_Given problem_
Within the records below, find each line that holds the string "pose", then copy it.
╭─ Data supplied
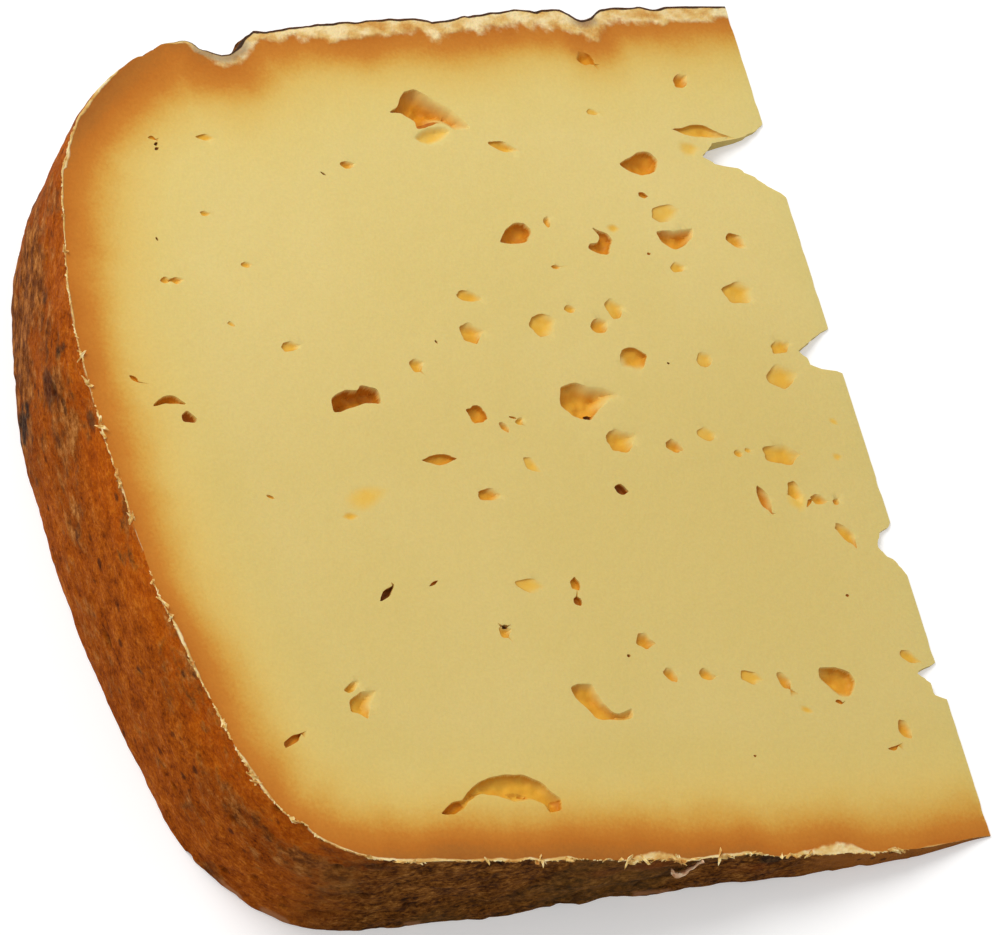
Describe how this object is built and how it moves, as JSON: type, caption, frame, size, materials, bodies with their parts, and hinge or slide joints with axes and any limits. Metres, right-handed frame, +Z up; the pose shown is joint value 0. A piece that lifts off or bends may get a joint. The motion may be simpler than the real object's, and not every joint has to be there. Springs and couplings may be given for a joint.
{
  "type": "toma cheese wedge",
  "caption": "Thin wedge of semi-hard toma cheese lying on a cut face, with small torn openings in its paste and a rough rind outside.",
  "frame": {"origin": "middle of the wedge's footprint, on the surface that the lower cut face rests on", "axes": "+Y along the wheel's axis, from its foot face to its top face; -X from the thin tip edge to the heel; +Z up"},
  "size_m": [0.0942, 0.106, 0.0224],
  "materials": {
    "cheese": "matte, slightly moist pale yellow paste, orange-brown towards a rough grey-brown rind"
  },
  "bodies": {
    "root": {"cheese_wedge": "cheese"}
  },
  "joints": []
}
╰─
╭─ Data supplied
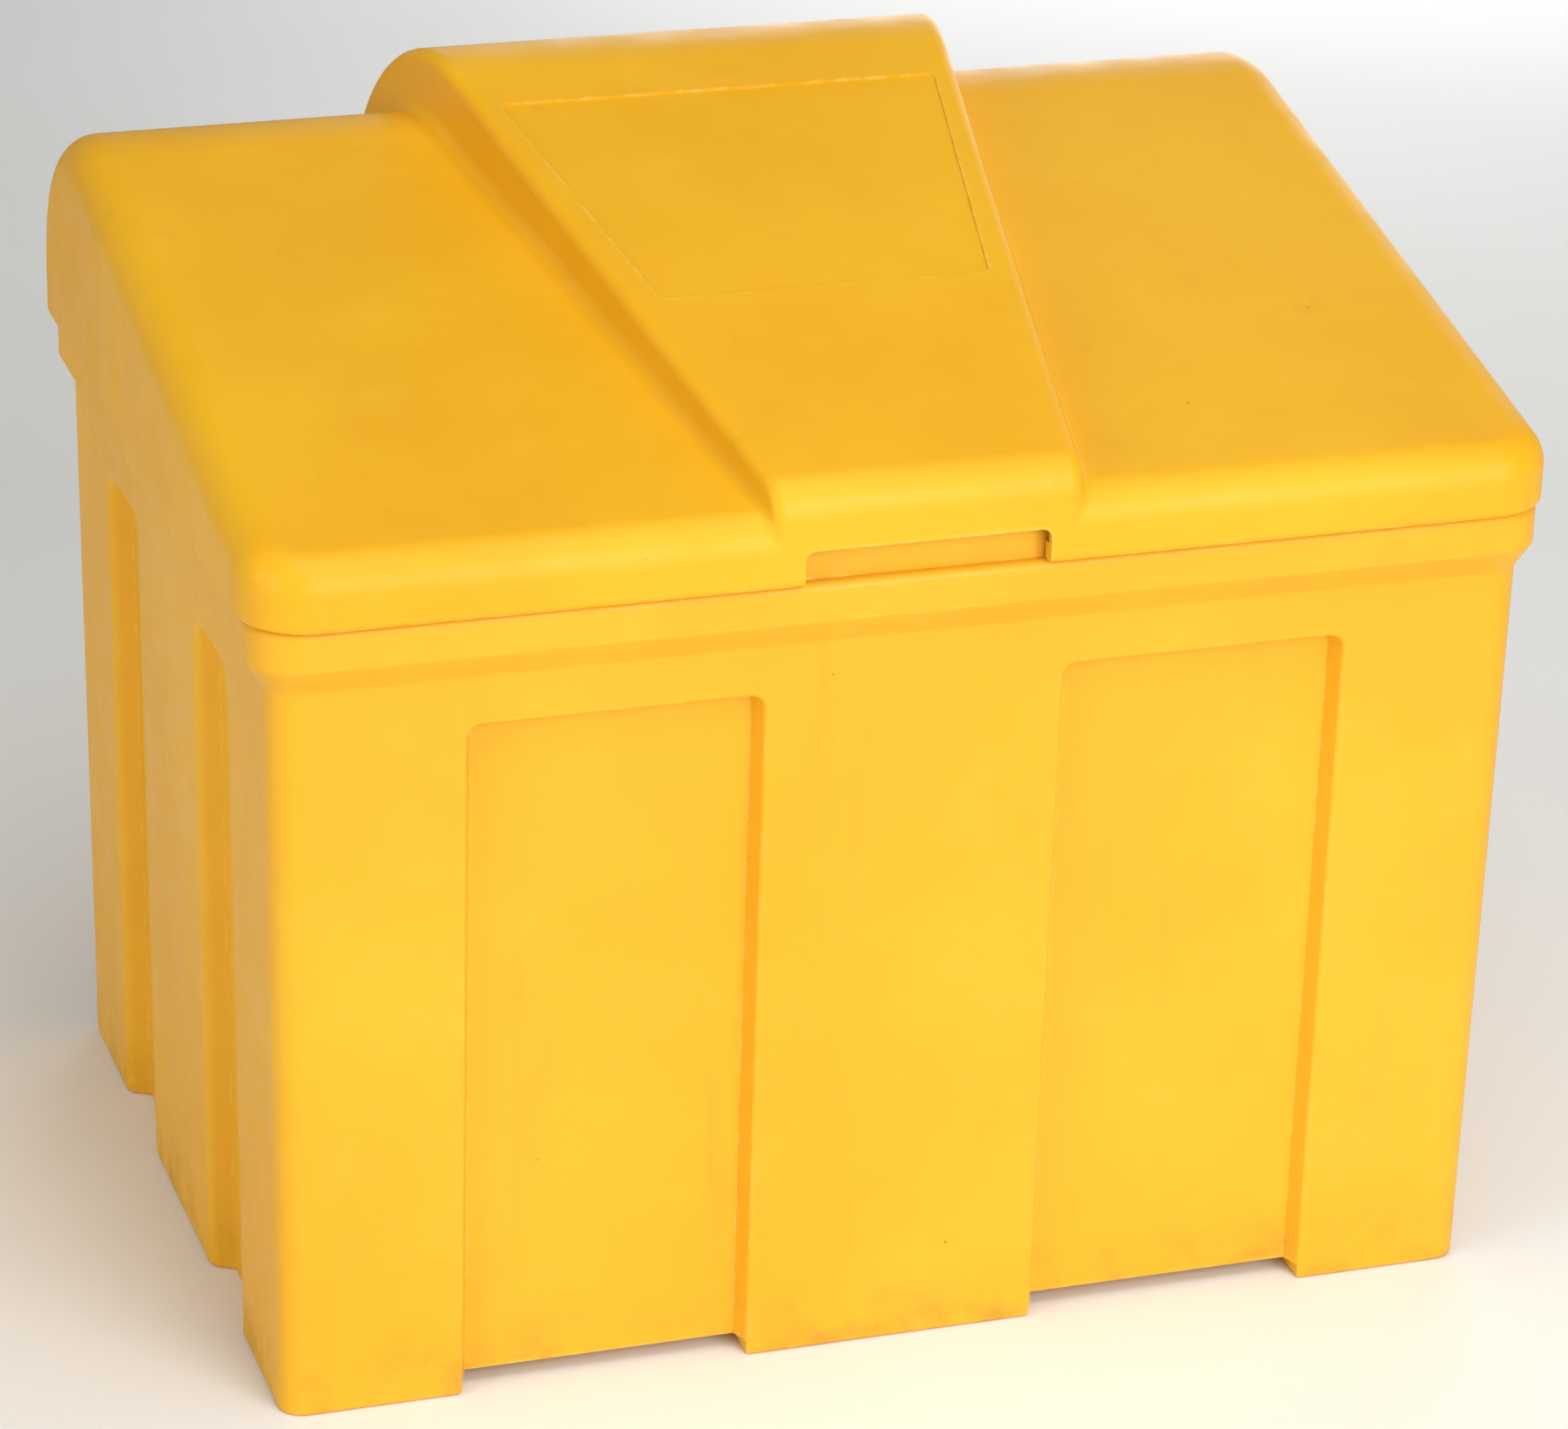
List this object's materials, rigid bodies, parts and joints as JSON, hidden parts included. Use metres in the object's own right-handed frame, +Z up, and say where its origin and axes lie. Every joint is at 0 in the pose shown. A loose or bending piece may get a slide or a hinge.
╰─
╭─ Data supplied
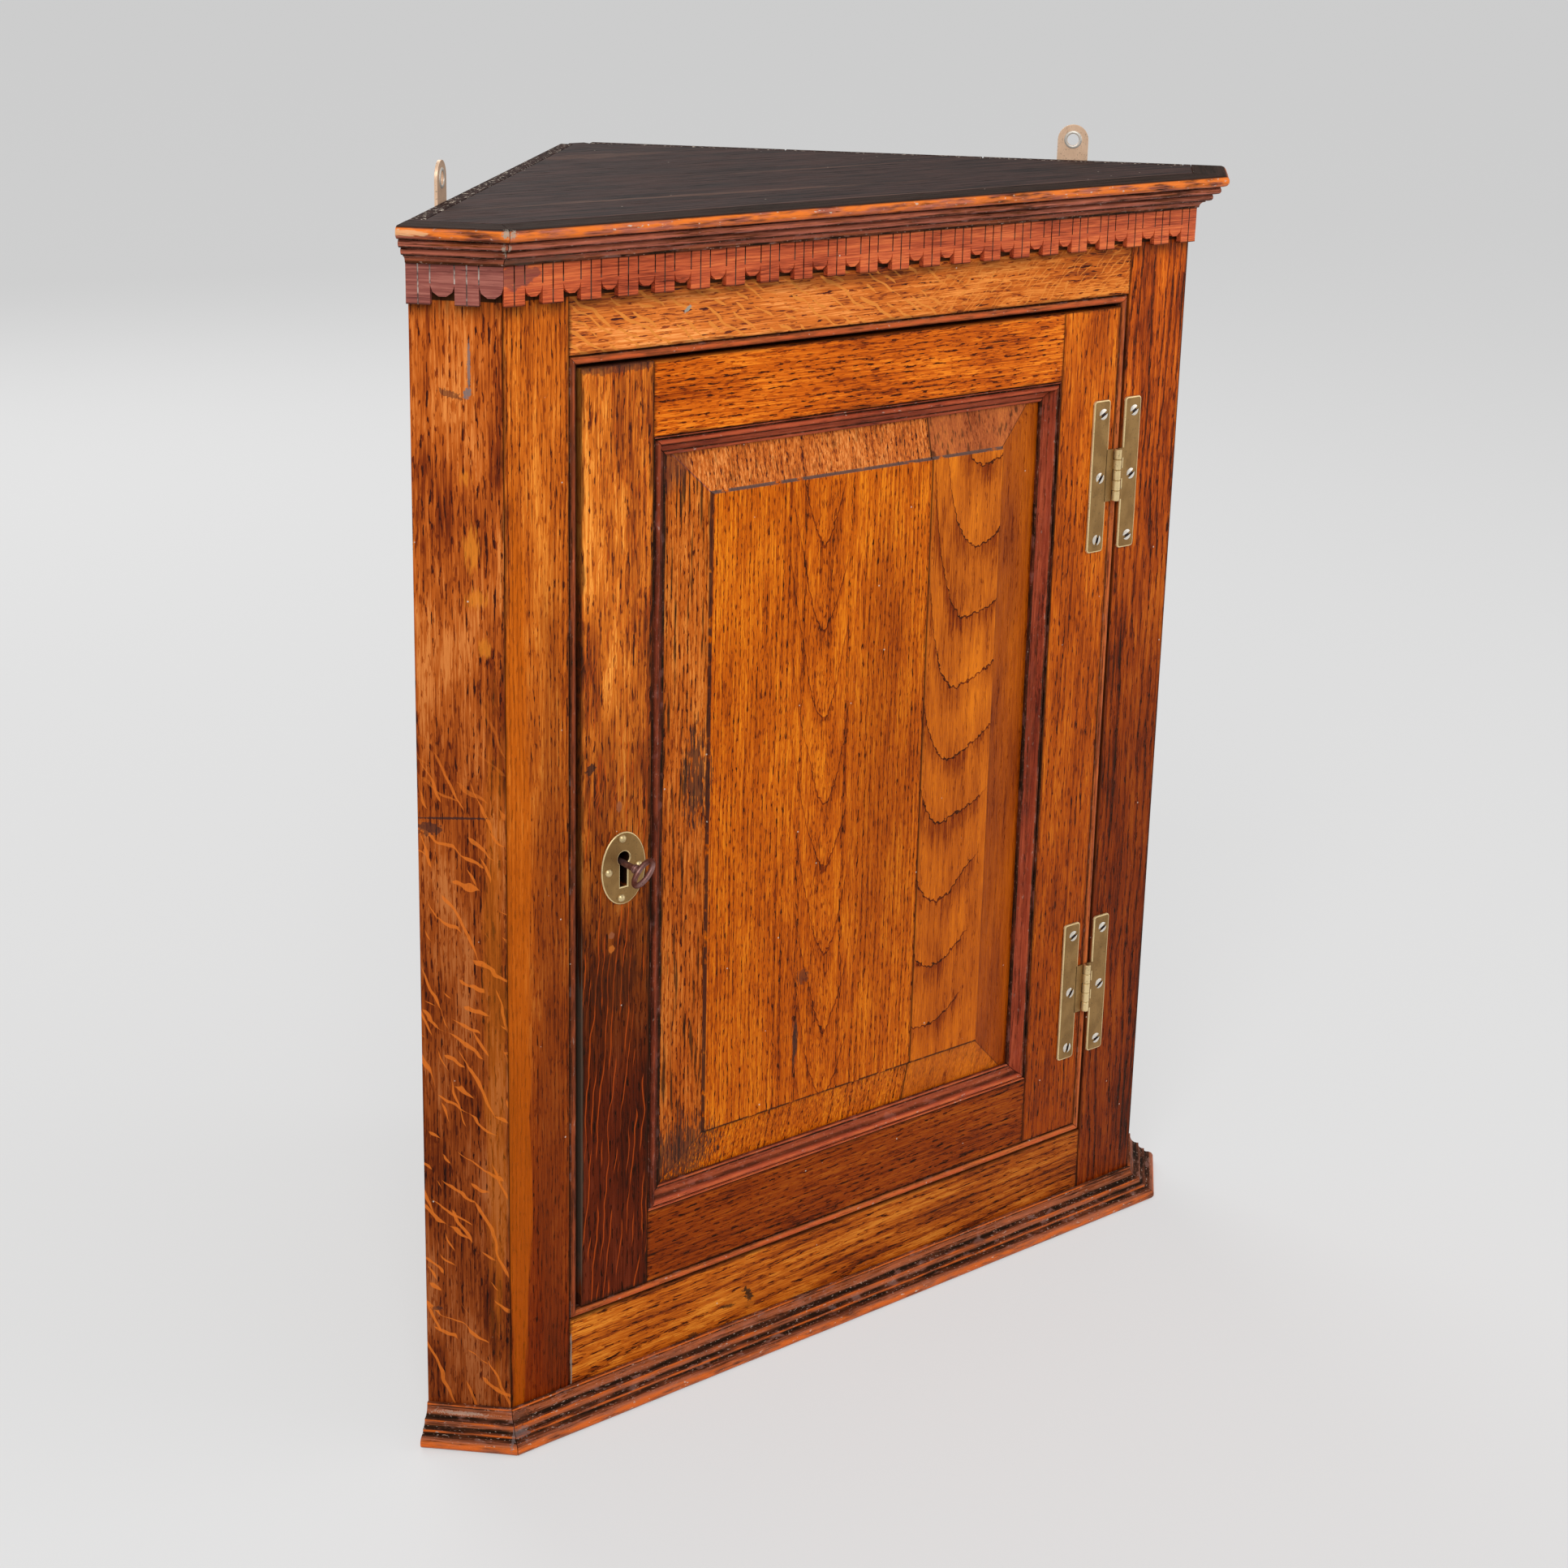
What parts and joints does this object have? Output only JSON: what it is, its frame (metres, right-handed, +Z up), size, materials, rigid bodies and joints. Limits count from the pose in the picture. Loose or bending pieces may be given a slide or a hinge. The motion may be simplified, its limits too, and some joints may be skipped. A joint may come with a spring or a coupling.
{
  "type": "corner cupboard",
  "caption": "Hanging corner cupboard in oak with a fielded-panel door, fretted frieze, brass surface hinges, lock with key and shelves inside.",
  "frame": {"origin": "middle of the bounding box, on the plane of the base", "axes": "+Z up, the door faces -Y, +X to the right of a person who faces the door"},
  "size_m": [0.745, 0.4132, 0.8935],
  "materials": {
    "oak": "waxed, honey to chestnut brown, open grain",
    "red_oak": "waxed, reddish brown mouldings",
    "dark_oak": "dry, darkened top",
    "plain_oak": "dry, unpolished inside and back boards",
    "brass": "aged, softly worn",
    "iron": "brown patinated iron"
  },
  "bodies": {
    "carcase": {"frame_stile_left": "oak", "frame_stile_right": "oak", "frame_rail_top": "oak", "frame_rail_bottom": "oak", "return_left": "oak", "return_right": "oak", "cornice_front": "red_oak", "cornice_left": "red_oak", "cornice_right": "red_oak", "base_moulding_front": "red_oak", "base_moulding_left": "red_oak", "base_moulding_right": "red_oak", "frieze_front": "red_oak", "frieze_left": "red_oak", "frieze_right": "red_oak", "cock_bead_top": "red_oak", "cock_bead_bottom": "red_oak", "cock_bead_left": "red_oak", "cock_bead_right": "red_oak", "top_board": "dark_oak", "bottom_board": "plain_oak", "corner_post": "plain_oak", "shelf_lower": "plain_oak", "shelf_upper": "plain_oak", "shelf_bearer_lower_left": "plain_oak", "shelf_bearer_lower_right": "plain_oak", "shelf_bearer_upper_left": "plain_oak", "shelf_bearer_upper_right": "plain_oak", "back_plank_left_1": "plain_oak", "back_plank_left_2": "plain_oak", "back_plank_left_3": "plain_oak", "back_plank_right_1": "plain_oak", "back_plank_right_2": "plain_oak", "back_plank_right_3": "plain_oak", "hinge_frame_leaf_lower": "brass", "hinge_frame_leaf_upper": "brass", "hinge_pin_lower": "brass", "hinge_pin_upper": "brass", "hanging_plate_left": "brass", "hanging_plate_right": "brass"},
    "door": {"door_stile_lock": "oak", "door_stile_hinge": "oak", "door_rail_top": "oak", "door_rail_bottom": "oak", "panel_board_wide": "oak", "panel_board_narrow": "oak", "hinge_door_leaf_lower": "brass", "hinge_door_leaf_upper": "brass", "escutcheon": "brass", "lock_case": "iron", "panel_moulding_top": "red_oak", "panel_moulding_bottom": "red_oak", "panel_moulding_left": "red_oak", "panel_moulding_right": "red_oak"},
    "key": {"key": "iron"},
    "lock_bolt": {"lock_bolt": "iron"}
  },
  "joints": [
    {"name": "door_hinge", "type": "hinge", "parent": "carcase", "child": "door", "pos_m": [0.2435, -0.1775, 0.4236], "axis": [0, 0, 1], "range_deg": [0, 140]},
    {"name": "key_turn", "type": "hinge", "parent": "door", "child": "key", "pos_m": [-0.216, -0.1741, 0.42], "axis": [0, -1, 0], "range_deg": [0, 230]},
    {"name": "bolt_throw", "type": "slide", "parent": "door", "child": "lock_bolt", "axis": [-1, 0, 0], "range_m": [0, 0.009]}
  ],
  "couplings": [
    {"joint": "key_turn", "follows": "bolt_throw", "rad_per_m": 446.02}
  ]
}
╰─
_Exercise result_
Describe how this object is built and how it moves, as JSON: type, caption, frame, size, materials, bodies with their parts, and hinge or slide joints with axes and any limits. Metres, right-handed frame, +Z up; the pose shown is joint value 0. A piece that lifts off or bends may get a joint. The motion may be simpler than the real object's, and not every joint has to be there. Springs and couplings may be given for a joint.
List this object's materials, rigid bodies, parts and joints as JSON, hidden parts included. Use metres in the object's own right-handed frame, +Z up, and say where its origin and axes lie. Every joint is at 0 in the pose shown. A loose or bending piece may get a slide or a hinge.
What parts and joints does this object have? Output only JSON: what it is, its frame (metres, right-handed, +Z up), size, materials, rigid bodies and joints. Limits count from the pose in the picture. Loose or bending pieces may be given a slide or a hinge. The motion may be simplified, its limits too, and some joints may be skipped. A joint may come with a spring or a coupling.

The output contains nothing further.